What he is doing is not archaeology. It is Biblical revisionism and an excuse to get grant money to fund his pet trips to Africa so he can have a good time with his Lemba friends and laugh at all serious scholars of the Bible. Maybe I'm just too attached to the notion that the Ark of the Covenant has inspired too many people to be a heap of wood and that the writers of the Bible just invented some fictional bill of materials for its construction, but why would there be so many refrences to gold that are fake and only one refrence not mentioning gold being correct? Why would there be design specifications if there was not an actual object (you can argue that Noah's ark was a fabrication but a simple gold inlayed chest the size of a large suit case seems tiny enough to grant something of the sort was actually built)? Maybe I just want there to have been a real Ark of the Covenant too much to accept that every time the Bible says it was a chest for holding objects that it was talking about a stupid musical instrument that bares no resemblance to what is described in the text. Anyway, I still say Prof. Parfitt is wrong and is making a mockery of serious archaeology in what he is suggesting.



Some quotes from the above most link.



"What Parfitt found cannot be described as a wooden box, roughly 4 ft. x 2 ft. x 2.5 ft., gold-plated and carried on poles inserted into ring.
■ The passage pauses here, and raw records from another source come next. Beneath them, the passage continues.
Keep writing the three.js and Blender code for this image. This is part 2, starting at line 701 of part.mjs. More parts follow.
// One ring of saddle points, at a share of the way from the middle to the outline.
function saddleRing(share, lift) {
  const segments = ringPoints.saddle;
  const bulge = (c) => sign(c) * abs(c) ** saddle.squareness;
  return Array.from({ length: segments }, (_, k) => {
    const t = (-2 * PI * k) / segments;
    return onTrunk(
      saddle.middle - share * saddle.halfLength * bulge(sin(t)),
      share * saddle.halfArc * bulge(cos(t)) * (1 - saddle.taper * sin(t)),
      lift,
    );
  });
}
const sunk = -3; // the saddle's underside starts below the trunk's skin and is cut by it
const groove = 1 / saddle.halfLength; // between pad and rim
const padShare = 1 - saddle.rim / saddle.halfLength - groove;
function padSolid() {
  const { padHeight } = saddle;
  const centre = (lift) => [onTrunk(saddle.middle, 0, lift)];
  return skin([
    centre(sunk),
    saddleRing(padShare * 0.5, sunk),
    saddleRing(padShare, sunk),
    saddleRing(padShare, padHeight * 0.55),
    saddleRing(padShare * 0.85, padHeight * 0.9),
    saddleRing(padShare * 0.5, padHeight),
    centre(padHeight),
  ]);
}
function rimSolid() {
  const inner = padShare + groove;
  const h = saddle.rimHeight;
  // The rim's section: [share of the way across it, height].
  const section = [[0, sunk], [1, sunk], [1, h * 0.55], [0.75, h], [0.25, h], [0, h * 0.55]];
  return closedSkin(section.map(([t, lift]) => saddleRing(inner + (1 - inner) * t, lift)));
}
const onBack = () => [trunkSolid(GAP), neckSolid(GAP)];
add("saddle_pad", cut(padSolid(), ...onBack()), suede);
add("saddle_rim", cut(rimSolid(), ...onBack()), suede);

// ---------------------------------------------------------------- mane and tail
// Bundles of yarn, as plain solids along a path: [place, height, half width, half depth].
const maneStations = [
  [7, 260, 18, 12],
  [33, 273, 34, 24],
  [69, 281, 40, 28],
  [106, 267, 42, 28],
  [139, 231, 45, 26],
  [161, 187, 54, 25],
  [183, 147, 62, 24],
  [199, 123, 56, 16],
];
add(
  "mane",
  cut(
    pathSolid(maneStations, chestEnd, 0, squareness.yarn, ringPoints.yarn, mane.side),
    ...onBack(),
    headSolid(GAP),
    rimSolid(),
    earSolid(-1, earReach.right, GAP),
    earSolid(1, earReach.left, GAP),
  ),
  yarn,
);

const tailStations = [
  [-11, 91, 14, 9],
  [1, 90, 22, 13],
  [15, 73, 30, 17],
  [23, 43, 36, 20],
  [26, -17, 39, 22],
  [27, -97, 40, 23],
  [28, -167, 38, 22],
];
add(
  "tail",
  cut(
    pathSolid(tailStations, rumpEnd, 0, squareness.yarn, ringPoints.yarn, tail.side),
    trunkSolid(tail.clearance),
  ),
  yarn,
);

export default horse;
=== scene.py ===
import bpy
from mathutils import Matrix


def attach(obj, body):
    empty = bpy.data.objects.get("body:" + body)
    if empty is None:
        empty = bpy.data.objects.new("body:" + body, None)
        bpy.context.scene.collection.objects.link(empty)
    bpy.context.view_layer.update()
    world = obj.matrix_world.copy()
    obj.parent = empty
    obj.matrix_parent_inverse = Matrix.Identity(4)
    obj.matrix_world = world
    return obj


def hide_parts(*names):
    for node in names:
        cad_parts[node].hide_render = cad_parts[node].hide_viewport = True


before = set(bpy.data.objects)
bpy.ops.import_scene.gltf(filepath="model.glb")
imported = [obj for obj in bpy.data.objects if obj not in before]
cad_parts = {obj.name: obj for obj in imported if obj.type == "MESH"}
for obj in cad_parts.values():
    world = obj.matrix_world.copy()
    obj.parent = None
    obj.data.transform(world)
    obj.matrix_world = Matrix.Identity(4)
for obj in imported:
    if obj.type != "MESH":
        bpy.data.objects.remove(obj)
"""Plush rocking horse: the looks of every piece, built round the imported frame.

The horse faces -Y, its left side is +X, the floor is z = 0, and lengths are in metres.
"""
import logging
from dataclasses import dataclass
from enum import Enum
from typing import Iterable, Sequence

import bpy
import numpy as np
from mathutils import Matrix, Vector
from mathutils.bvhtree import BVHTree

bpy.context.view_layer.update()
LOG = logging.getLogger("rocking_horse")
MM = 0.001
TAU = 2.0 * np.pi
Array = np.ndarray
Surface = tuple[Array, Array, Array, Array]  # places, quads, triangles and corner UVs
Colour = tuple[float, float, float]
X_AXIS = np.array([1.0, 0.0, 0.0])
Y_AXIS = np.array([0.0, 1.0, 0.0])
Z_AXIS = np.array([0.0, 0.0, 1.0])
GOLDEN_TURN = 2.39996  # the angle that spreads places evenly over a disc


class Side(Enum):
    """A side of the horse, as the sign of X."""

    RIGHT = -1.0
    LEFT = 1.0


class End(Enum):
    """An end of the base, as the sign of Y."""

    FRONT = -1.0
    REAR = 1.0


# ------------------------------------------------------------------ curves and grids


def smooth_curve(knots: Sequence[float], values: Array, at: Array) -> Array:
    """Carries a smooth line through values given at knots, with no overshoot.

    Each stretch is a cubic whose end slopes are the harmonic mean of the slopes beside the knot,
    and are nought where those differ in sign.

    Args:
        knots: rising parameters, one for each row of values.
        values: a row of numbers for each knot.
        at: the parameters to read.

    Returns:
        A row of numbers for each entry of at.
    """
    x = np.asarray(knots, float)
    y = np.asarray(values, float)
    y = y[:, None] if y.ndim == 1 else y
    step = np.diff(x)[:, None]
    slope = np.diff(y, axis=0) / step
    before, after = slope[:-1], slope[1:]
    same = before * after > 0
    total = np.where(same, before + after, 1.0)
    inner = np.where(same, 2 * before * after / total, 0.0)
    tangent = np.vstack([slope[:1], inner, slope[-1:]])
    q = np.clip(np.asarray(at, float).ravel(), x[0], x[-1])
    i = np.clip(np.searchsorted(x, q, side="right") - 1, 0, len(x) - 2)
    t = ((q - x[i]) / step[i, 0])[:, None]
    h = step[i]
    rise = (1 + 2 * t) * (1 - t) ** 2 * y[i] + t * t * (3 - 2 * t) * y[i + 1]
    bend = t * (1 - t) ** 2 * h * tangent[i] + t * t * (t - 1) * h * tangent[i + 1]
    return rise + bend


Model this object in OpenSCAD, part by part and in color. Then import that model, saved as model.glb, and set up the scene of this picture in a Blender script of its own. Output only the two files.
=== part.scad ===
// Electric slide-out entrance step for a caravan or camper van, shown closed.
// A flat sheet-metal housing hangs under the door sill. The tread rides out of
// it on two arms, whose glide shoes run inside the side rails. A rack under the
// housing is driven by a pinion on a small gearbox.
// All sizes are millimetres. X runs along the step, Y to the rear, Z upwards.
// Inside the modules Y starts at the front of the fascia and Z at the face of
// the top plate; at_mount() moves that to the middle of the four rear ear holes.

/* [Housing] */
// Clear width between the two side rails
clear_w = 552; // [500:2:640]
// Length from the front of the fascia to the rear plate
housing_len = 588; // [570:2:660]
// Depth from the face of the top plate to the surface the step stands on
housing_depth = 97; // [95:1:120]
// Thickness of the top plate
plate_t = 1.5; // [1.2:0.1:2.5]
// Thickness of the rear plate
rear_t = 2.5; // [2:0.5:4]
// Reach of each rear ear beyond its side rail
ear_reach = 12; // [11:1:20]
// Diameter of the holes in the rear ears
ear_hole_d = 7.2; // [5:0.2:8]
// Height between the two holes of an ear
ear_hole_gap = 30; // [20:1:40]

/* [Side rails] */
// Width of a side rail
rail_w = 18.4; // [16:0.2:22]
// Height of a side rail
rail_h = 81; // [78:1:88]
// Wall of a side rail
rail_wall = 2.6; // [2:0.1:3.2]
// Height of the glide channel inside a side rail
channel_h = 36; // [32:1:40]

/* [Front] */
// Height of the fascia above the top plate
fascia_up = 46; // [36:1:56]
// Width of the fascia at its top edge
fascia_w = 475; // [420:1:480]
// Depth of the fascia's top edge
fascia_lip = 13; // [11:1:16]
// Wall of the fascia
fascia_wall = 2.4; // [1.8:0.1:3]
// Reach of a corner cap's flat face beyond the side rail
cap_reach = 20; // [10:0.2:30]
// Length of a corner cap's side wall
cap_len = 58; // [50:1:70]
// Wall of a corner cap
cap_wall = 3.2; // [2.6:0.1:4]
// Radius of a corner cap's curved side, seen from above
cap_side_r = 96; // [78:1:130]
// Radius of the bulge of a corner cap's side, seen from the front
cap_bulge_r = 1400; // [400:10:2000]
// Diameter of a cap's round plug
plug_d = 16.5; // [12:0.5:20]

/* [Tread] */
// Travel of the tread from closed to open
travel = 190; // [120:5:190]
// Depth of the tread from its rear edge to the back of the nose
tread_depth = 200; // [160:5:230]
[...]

In fact, it an old drum with an uncharacteristic burnt-black bottom hole, the remains of carrying rings on its corners; and a raised relief of crossed reeds that Parfitt thinks reflects an Old Testament detail."



"A splinter has carbon-dated the drum to 1350 AD, making it probably the oldest wooden relic in sub-Saharan Africa, but far too new to be the Ark of the Covenant. Undaunted, Professor Parfitt declares, 'There can be little doubt that what I found is the last thing on earth in direct descent from the Ark of Moses.'"



"OK, I watched it. The 'scholarship' was so bad, my eleven-year-old son was correcting the professor. This is pure sensationalism."



"The professor will make a lot of money and gain a lot of notoriety, but there is not a serious scholar in the world who will respect his 'discovery'."